Without Lienhard's permission or knowledge, Munsey reportedly wrote a check from the account in August 2012 for $5,000 as "earnest money" for a deposit toward the purchase of a lake house in Sparta, Georgia.

In September 2012, he wrote a check for $134,720, made to cash, from the BB&T account, money that the lawsuit stated was partly used to buy the house.

He and a third party bought the house for $292,848, and Munsey allegedly paid the closing costs on the third party's loan with money from the BB&T account. He also gave the third party money from the account to pay for other expenses, the lawsuit alleged.

The lake house deed did not list Lienhard as a co-owner. The suit stated that Munsey promised to pay Lienhard for her third of the ownership of the house, but he never did.

The settlement in October resulted in Lienhard taking partial ownership of the house, with the third party remaining a co-owner.
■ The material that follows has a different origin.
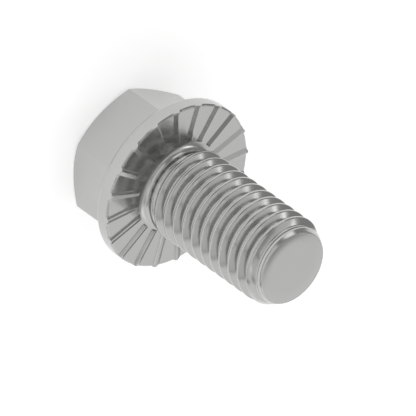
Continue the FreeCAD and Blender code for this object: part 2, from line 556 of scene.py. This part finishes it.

Munsey signed over his share of the lake house to Lienhard, Classens said.

Munsey, months before the civil suit was filed, also reportedly offered to build Lienhard a house "at cost" in Bulloch County, but he wrote checks from the account assumedly for the expenses, according to the complaint.

The lawsuit also stated that Munsey wrote numerous checks from the account to vendors and laborers and used some of the money for his own benefit.

He told Lienhard that he had deposited his own money into the account, but that was false, according to the lawsuit.

The legal complaint alleged that Munsey promised to invest Lienhard's money and look after it for her, but he instead "comingled it with his own assets and business entities" and used funds for his own personal benefit without Lienhard's permission.

"Defendant Munsey carried out his improper and unlawful use and handling of plaintiff's funds in a deceptive manner so as to conceal from (her) the fact he was acting in violation of his fiduciary duties and for his own personal gain," the complaint read.

Lienard discovered the misuse of funds in January 2015.

Munsey reportedly gave Lienard inaccurate information when she demanded "accurate and strict accounting" of her estate and the life insurance funds, and the civil suit alleged that he committed several counts of theft by conversion when he wrote checks on the account that were for his own benefit.

Lienhard sought to recover at least $176,207, the suit stated.

Investigation ongoing

Chief Deputy Akins confirmed that Munsey was suspended last week after the Internal Affairs investigation began.

"We received a complaint, Internal Affairs investigated, which is concluded, and he resigned," Akins said Tuesday.

A meeting between Munsey, Akins and Sheriff Anderson took place Monday, but details of the meeting and ongoing investigation were unavailable.

The Statesboro Herald has submitted an open records request for personnel records involving the Internal Affairs findings and subsequent terms of Munsey's resignation.

"This is a personnel matter" and little can be said about it at this time, Akins said.